Copy out the lines that include the word "scene".

Dataset section —
________________________
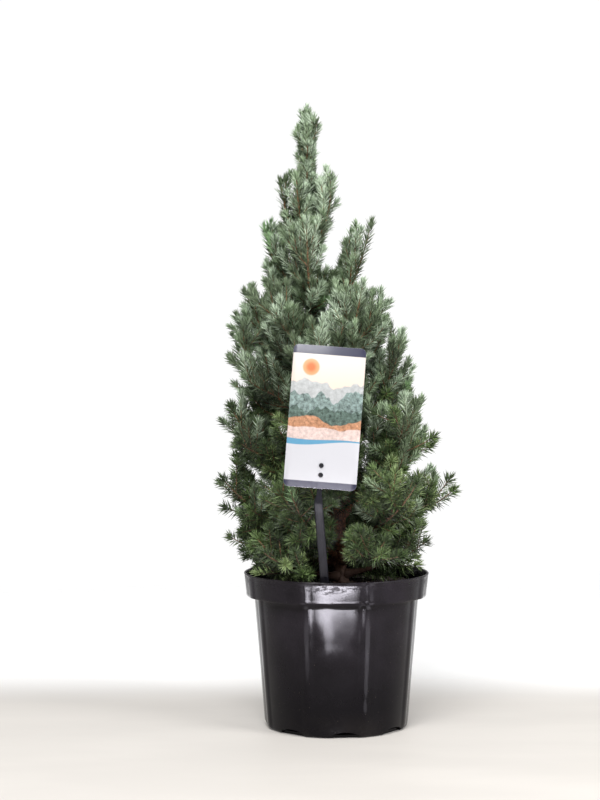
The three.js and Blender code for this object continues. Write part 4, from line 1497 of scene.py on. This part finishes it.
def cardMaterial():
    # dark bands, a soft made-up hill view, a pale blue stroke and an empty white field
    material, tree, surface = newMaterial("cardPrint", {"IOR": 1.5, "Coat Weight": 0.4,
                                                        "Coat Roughness": 0.12})
    uv = addNode(tree, "ShaderNodeUVMap", uv_map="print").outputs[0]
    u, v = axisOf(tree, uv, "X"), axisOf(tree, uv, "Y")
    high, edge = card["height"], label["edge"]
    mottle = effect(tree, "mottle", size=3.2, grain=1.5, contrast=2.6)
    picture = mixColour(tree, ranged(tree, v, 0.62, 0.93), (0.80, 0.58, 0.47), (0.64, 0.59, 0.55))
    across = minus(tree, u, label["sun"][0])
    upward = times(tree, minus(tree, v, label["sun"][1]), high / card["width"])
    sunGap = maths(tree, "SQRT", plus(tree, times(tree, across, across), times(tree, upward, upward)))
    sun = mixColour(tree, ranged(tree, sunGap, 0.03, 0.1), (0.62, 0.14, 0.03), (0.60, 0.30, 0.13))
    picture = mixColour(tree, fading(tree, sunGap, 0.1, 0.13), picture, sun)
    for level, swing, scale, shift, mottled, colour in hills:
        patch = mixColour(tree, mottle["Tone"], [c * (1 - mottled) for c in colour],
                          [c * (1 + mottled) for c in colour])
        wave = cloud(tree, vectorOf(tree, times(tree, u, scale), shift, 0.0), 1.0, 3.0)
        top = timesPlus(tree, minus(tree, wave, 0.5), swing, level)
        picture = mixColour(tree, ranged(tree, minus(tree, top, v), -0.004, 0.004), picture, patch)
    # the white field's upper edge swings, and the stroke follows it
    swing = maths(tree, "SINE", timesPlus(tree, u, 4.6, 0.7))
    above = minus(tree, v, timesPlus(tree, swing, -0.012, label["picture"] / high))
    printed = mixColour(tree, fading(tree, above, -edge, edge), picture, label["white"])
    beside = minus(tree, maths(tree, "ABSOLUTE", above), ranged(tree, u, 0.0, 1.0, 0.021, 0.005))
    printed = mixColour(tree, fading(tree, beside, -0.002, 0.002), printed, label["blue"])
    topEdge, lowEdge = 1 - label["band"] / high, label["bottomBand"] / high
    bands = maths(tree, "MAXIMUM", ranged(tree, v, topEdge - edge, topEdge + edge),
                  fading(tree, v, lowEdge - edge, lowEdge + edge))
    printed = mixColour(tree, bands, printed, label["navy"])
    # only the face towards the viewer is printed
    outward = tuple(cardPlace.to_3x3() @ Vector((0, -1, 0)))
    facing = addNode(tree, "ShaderNodeVectorMath", {0: surfaceNormal(tree), 1: outward},
                     operation="DOT_PRODUCT").outputs["Value"]
    colour = mixColour(tree, ranged(tree, facing, 0.75, 0.85), label["white"], printed)
    dust = effect(tree, "dust", amount=0.3, low=0.2, high=0.05, speck=0.9)
    specked = mixColour(tree, dust["Specks"], colour, (0.3, 0.26, 0.2))
    paint(tree, surface, specked, mottle["Tone"], (0.28, 0.4))
    bump(tree, surface, mottle["Height"], 0.08, 0.2)
    return material


def stakeShape():
    # one smooth strip from below the peat, up behind the card
    buried = Vector((stake["x"] + strip["aside"], stake["y"] + stake["slant"],
                     soil["top"] - stake["buried"]))
    knots = [buried, stakeFoot, *(behindCard(above) for above in strip["knots"]),
             behindCard(card["holes"][1] + strip["past"])]
    across = cardPlace.to_3x3() @ Vector((1, 0, 0))
    half, soft, count = stake["thickness"] / 2, strip["soft"], strip["stations"]
    grooveShare, deep, shallow = strip["groove"]
    rings = []
    for i, part in [(i, k / count) for i in range(4) for k in range(count)] + [(3, 1.0)]:
        ahead = (knots[i + 1] - knots[i - 1 if part == 0 and i > 0 else i]).normalized()
        side = (across - ahead * across.dot(ahead)).normalized()
        face = ahead.cross(side)
        share = smoothStep(part, 0, 1) if i else part
        wide = stake["width"] / 2 * mix(strip["widths"][i], strip["widths"][i + 1], share)
        # a shallow groove runs up the middle of the face
        groove = wide * grooveShare
        flat = [(-groove, shallow - half), (0, deep - half), (groove, shallow - half),
                (wide - soft, -half), (wide, soft - half), (wide, half - soft), (wide - soft, half),
                (soft - wide, half), (-wide, half - soft), (-wide, soft - half), (soft - wide, -half)]
        rings.append([knots[i].lerp(knots[i + 1], part) + side * a + face * b for a, b in flat])
    return tube(rings)


def studShape():
    # two low domed heads on the card's face, with their pins behind it
    front = -card["thickness"] / 2 - stud["gap"] - label["curl"] * label["curlLevel"]
    profile = [(stud["pin"], stake["behind"]), (stud["pin"], front)]
    profile += [(stake["headRadius"] * share, front - out) for share, out in stud["dome"]]
    studs = []
    for above in card["holes"]:
        middle = above - card["height"] / 2
        studs.append(tube([[cardPlace @ Vector((radius * math.cos(angle), y,
                                                middle + radius * math.sin(angle)))
                            for angle in around(stud["sides"])] for radius, y in profile]))
    return joined(studs)


def stakeMaterial():
    material, tree, surface = newMaterial("stakePlastic", {"IOR": 1.48, "Specular IOR Level": 0.14})
    mottle = effect(tree, "mottle", size=12.0, grain=0.8, contrast=1.5)
    dust = effect(tree, "dust", amount=0.8, low=0.14, high=0.04, speck=0.8)
    base = mixColour(tree, mottle["Tone"], (0.005, 0.005, 0.008), (0.014, 0.014, 0.019))
    dusty = mixColour(tree, times(tree, dust["Film"], 0.35), base, (0.12, 0.10, 0.08))
    specked = mixColour(tree, dust["Specks"], dusty, (0.25, 0.2, 0.15))
    paint(tree, surface, specked, mottle["Tone"], (0.34, 0.52))
    bump(tree, surface, mottle["Height"], 0.25, 0.3)
    return material


cardPiece = newObject("label_card_sheet", makeCard())
finish(cardPiece, cardMaterial(), label["sharpFrom"])
keepPiece(cardPiece, ["label_card"])

stakePlastic = stakeMaterial()
for name, shape in (("label_stake_strip", stakeShape()), ("label_studs", studShape())):
    piece = newObject(name, meshOf(name, *shape))
    finish(piece, stakePlastic, strip["sharpFrom"])
    keepPiece(piece, ["label_stake"])

# Studio: a pale floor that fades into white, soft lights, and the camera at the photo's angle

studio = {
    "floorRadius": 2600, "floorSides": 96, "floorDrop": 0.4,
    "floor": (90, 345),  # behind the pot it turns from beige to white
    "fade": (350, 1500),  # and further out it fades away
    "beige": (0.565, 0.535, 0.50), "white": (0.95, 0.95, 0.95),
    "floorGlow": (1, 0.99, 0.98, 1), "frontGlow": 0.05, "backGlow": 0.14,
    "ambient": 0.44, "frontShare": 0.25, "background": 1.02,
    # each lamp's place, aim, size and power
    "lamps": {"key": ((-350, -1350, 1700), (0, 0, 330), (1100, 1100), 47),
              "fill": ((1300, -900, 1000), (0, 0, 300), (700, 900), 21)},
    "glowHeight": 6, "glowTilt": 20, "glowAim": 300, "glowColour": (0.93, 0.9, 1.0),
}
# low panels in front that only the pot's polished wall mirrors, with x, y, width, depth and power:
# a wedge and a soft patch beside it between the two front ribs, and a faint upright streak on each
glows = {
    "wedge": ((-15, -505, 320, 56, 4.1), (-90, -452, 240, 56, 1.8), (-62, -404, 130, 56, 0.75),
              (-36, -362, 60, 56, 0.23)),
    "patch": ((90, -450, 150, 56, 0.42),),
    "rightRib": ((216, -313, 150, 150, 0.22), (154, -235, 100, 100, 0.09), (105, -172, 60, 60, 0.03),
                 (70, -128, 32, 32, 0.008)),
    "leftRib": ((-216, -313, 150, 150, 0.14), (-154, -235, 100, 100, 0.04)),
}
view = {"x": -37, "distance": 1768, "height": 365.6, "lens": 77.985, "sensor": 36, "shiftY": -0.04375,
        "clip": (0.05, 20)}


def makeFloor():
    radius = studio["floorRadius"]
    ring = [(radius * math.cos(angle), radius * math.sin(angle), -studio["floorDrop"])
            for angle in around(studio["floorSides"])]
    floor = newObject("floor", meshOf("floor", ring, [range(len(ring))]))
    material, tree, surface = newMaterial("paleFloor", {"Roughness": 0.55,
                                                        "Emission Color": studio["floorGlow"]})
    place = objectPlace(tree)
    patches = ranged(tree, cloud(tree, drawnOut(tree, place, (0.35, 1.0, 1.0)), 9.0, 6.0), 0.35, 0.65)
    beige = mixColour(tree, patches, studio["beige"], [c * 1.07 for c in studio["beige"]])
    behind = ranged(tree, axisOf(tree, place, "Y"), *(y * mm for y in studio["floor"]))
    tree.links.new(mixColour(tree, behind, beige, studio["white"]), surface["Base Color"])
    # painted light: the floor glows faintly, more behind the pot than in front, which lifts its shade
    # there
    tree.links.new(timesPlus(tree, behind, studio["backGlow"], studio["frontGlow"]),
                   surface["Emission Strength"])
    away = addNode(tree, "ShaderNodeVectorMath", {0: place}, operation="LENGTH").outputs["Value"]
    tree.links.new(fading(tree, away, *(r * mm for r in studio["fade"])), surface["Alpha"])
    floor.data.materials.append(material)


def makeWorld():
    # the room is bright behind and above and dimmer in front; seen directly it is plain white
    world = bpy.data.worlds.new("studio")
    scene.world = world
    world.use_nodes = True
    tree = world.node_tree
    tree.nodes.clear()
    way = addNode(tree, "ShaderNodeTexCoord").outputs["Generated"]
    towardsBack = ranged(tree, axisOf(tree, way, "Y"), -0.7, 0.7, studio["frontShare"], 1.15)
    fromAbove = ranged(tree, axisOf(tree, way, "Z"), -0.2, 0.9, 0.0, 0.5)
    strength = times(tree, plus(tree, towardsBack, fromAbove), studio["ambient"])
    seen = addNode(tree, "ShaderNodeLightPath").outputs["Is Camera Ray"]
    chosen = addNode(tree, "ShaderNodeMix", {0: seen, 2: strength, 3: studio["background"]}).outputs[0]
    glow = addNode(tree, "ShaderNodeBackground", {"Color": (1, 1, 1, 1), "Strength": chosen}).outputs[0]
    tree.links.new(glow, tree.nodes.new("ShaderNodeOutputWorld").inputs[0])


def addLight(name, place, aim, size, power, shape="RECTANGLE"):
    lamp = bpy.data.lights.new(name, "AREA")
    lamp.shape = shape
    lamp.size, lamp.size_y = size[0] * mm, size[1] * mm
    lamp.energy = power
    thing = newObject(name, lamp)
    thing.location = Vector(place) * mm
    thing.rotation_euler = (Vector(place) - Vector(aim)).to_track_quat("Z", "Y").to_euler()
    thing.visible_camera = False
    return thing


makeFloor()
makeWorld()
for name, lamp in studio["lamps"].items():
    addLight(name, *lamp)
for name, panels in glows.items():
    for number, (x, y, width, depth, power) in enumerate(panels):
        glow = addLight(f"{name}{number + 1}", (x, y, studio["glowHeight"]),
                        (x, y + studio["glowTilt"], studio["glowAim"]), (width, depth), power, "ELLIPSE")
        glow.visible_diffuse = False  # it shows only as a mirrored shape
        glow.data.color = studio["glowColour"]

lens = bpy.data.cameras.new("camera")
lens.lens = view["lens"]
lens.sensor_width = view["sensor"]
lens.shift_y = view["shiftY"]
lens.clip_start, lens.clip_end = view["clip"]
camera = newObject("camera", lens)
camera.location = (view["x"] * mm, -view["distance"] * mm, view["height"] * mm)
camera.rotation_euler = (math.pi / 2, 0, 0)
scene.camera = camera
scene.view_settings.view_transform = "Standard"
print("studio ready")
________________________
Result —
The three.js and Blender code for this object continues. Write part 4, from line 1497 of scene.py on. This part finishes it.
    scene.world = world
scene.camera = camera
scene.view_settings.view_transform = "Standard"